Pro Woche eine Spitzel-Überführung vereitelt
Weil sich solche Fälle ab 1977 häuften und den niedersächsischen Behörden immer seltener Helfer des Ministeriums für Staatssicherheit (MfS) ins Netz gingen, schöpfte man beim Verfassungsschutz Verdacht. "Hätte es den Verrat von Hans-Jürgen A. und Wilhelm B. nicht gegeben, hätten wir mindestens einmal pro Woche einen Stasi-Mann dingfest gemacht", sagt ein niedersächsischer Verfassungsschützer, der schon damals aktiv war, heute im vertraulichen Gespräch mit dem NDR. Die Feststellung kommt nicht von ungefähr: Experten gehen davon aus, dass damals jährlich rund 30.000 solcher "Ost-Reisebewegungen" im Bundesgebiet erfolgten.

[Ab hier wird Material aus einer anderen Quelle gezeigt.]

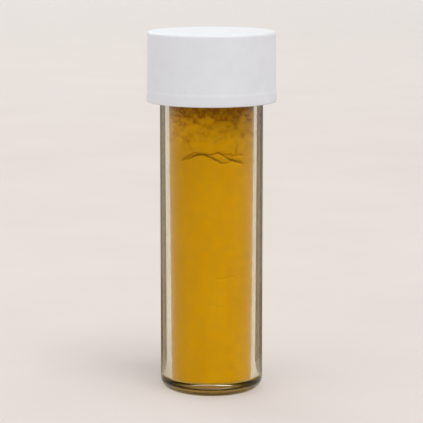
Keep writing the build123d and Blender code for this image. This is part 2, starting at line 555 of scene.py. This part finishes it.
def pale_ground():
    """A wide round floor that curves up into a low wall."""
    floor_radius = 0.9
    bend = 0.5
    outline = line((0.02, 0), (floor_radius, 0), 30) + arc((floor_radius, bend), bend, -90, 0, 24)
    segments = 96
    angles = turn_angles(segments)
    points = [(0, 0, 0)] + [(r * math.cos(a), r * math.sin(a), h) for r, h in outline for a in angles]
    faces = [(0, 1 + i, 1 + (i + 1) % segments) for i in range(segments)]
    for lower in range(1, 1 + (len(outline) - 1) * segments, segments):
        upper = lower + segments
        for i in range(segments):
            j = (i + 1) % segments
            faces.append((lower + i, upper + i, upper + j, lower + j))
    ground = staged("pale_ground", points, faces, pale_card())
    ground.data.shade_smooth()


def flag(name, far, low, start_degrees, end_degrees, top, material):
    """A curved card behind the vial, with a foot, seen only through the plastic and in reflections."""
    turns = np.radians(np.linspace(start_degrees, end_degrees, 16))
    count = len(turns)
    rows = ((FLAG_FOOT_START, low), (far, low), (far, top))
    points = [(r * math.sin(a), r * math.cos(a), h) for r, h in rows for a in turns]
    faces = []
    for lower in (0, count):
        upper = lower + count
        faces += [(lower + i, lower + i + 1, upper + i + 1, upper + i) for i in range(count - 1)]
    card = staged(name, points, faces, material)
    card.visible_camera = False
    card.visible_diffuse = False
    card.visible_shadow = False


def flags():
    """Dark cards for the edges of the clear tube, and a low brown one for its base. They are painted shade:
    seen only through the plastic and in reflections, they stand in for the shade close behind the tube, the
    brown one for shade warmed by the powder's colour.
    """
    # Painted shade: cards behind the vial whose dark and brown colours darken the clear edges and the base.
    dark = flag_card("dark_card", (0.20, 0.198, 0.195), (0.22, 0.218, 0.214))
    brown = flag_card("brown_card", (0.35, 0.215, 0.07), (0.39, 0.24, 0.08))
    flag("dark_flag_left", DARK_FLAG_RADIUS, DARK_FLAG_LOW, -56, -15, DARK_FLAG_TOP, dark)
    flag("dark_flag_right", DARK_FLAG_RADIUS, DARK_FLAG_LOW, 15, 61, DARK_FLAG_TOP, dark)
    flag("brown_flag", BROWN_FLAG_RADIUS, BROWN_FLAG_LOW, -24, 24, BROWN_FLAG_TOP, brown)


def area_light(name, position, target, width, power, colour):
    """A square lamp that faces its target."""
    data = bpy.data.lights.new(name, "AREA")
    data.shape = "SQUARE"
    data.size = width
    data.energy = power
    data.color = colour
    light = bpy.data.objects.new(name, data)
    light.location = position
    light.rotation_euler = (Vector(target) - Vector(position)).to_track_quat("-Z", "Y").to_euler()
    bpy.context.scene.collection.objects.link(light)


def studio():
    """A soft key from above, weaker lights from the left and the back, and an even pale surrounding."""
    middle = (cad_low + cad_high) / 2
    area_light("key", (0.48, -0.74, 2.0), middle, 1.1, 16.9, (1.0, 0.985, 0.96))
    area_light("fill", (-1.0, -1.2, 0.7), middle, 1.0, 3.0, (0.95, 0.97, 1.0))
    area_light("back", (-0.7, 1.3, 0.9), middle, 1.1, 5.0, (1.0, 0.99, 0.97))
    world = bpy.data.worlds.new("studio_world")
    world.use_nodes = True
    background = world.node_tree.nodes["Background"]
    background.inputs["Color"].default_value = (1.0, 0.985, 0.97, 1)
    background.inputs["Strength"].default_value = 0.83
    bpy.context.scene.world = world
    bpy.context.scene.view_settings.view_transform = "Standard"


def camera():
    """A long lens a little above the vial, looking slightly down at its middle."""
    distance = 0.323
    height = 0.082
    target_height = 0.02965
    data = bpy.data.cameras.new("camera")
    data.sensor_width = 36
    data.lens = 168.4
    data.clip_start = 0.01
    viewer = bpy.data.objects.new("camera", data)
    viewer.location = (0, -distance, height)
    sight = Vector((0, 0, target_height)) - viewer.location
    viewer.rotation_euler = sight.to_track_quat("-Z", "Y").to_euler()
    bpy.context.scene.collection.objects.link(viewer)
    bpy.context.scene.camera = viewer


# Powder
powder_angles = turn_angles(POWDER_SEGMENTS)


def route_round(route):
    """The value of an (azimuth, value in mm) route at every angle of the powder, in metres, smoothed."""
    azimuths, values = zip(*route)
    found = np.interp(azimuth_of(powder_angles), azimuths, values) * MM
    return (np.roll(found, 1) + 2 * found + np.roll(found, -1)) / 4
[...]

Verfassungsschutz-Chef: "Wir haben einen Maulwurf im Haus"
Niedersachsens früherem Verfassungsschutzchef Peter Frisch schwante Böses: Im Mitarbeiterkreis spekulierte er damals: "Wir haben einen Maulwurf im Haus." So berichten es Mitarbeiter dem NDR. Frisch handelt und startet eine konspirative Aktion: Die Operation heißt "Die sieben Samurai". Aus anderen Bundesländern trommelt er sieben Spezialisten zusammen, die meisten von ihnen Kriminalbeamte, die Niedersachsens Verfassungsschutz von außen auf Herz und Nieren überprüfen sollen. Die Aktion ist so geheim, dass die Namen dieser "sieben Samurai"“ auf keinem Organigramm und auf keiner Telefonliste erscheinen dürfen. Doch die Suche nach dem Maulwurf bleibt ohne Erfolg: Rückblickend sagt ein Verfassungsschützer heute über die beiden verräterischen Kollegen: "Die waren der Meister der Tarnung. Ohne den Zusammenbruch der DDR wären sie niemals aufgeflogen."
So bleibt das Kapitel "Verrat im Niedersächsischen Verfassungsschutz" auch für die "sieben Samurai" ein "Buch mit sieben Siegeln" - und die Spione können ihr verräterisches Werk fortsetzen.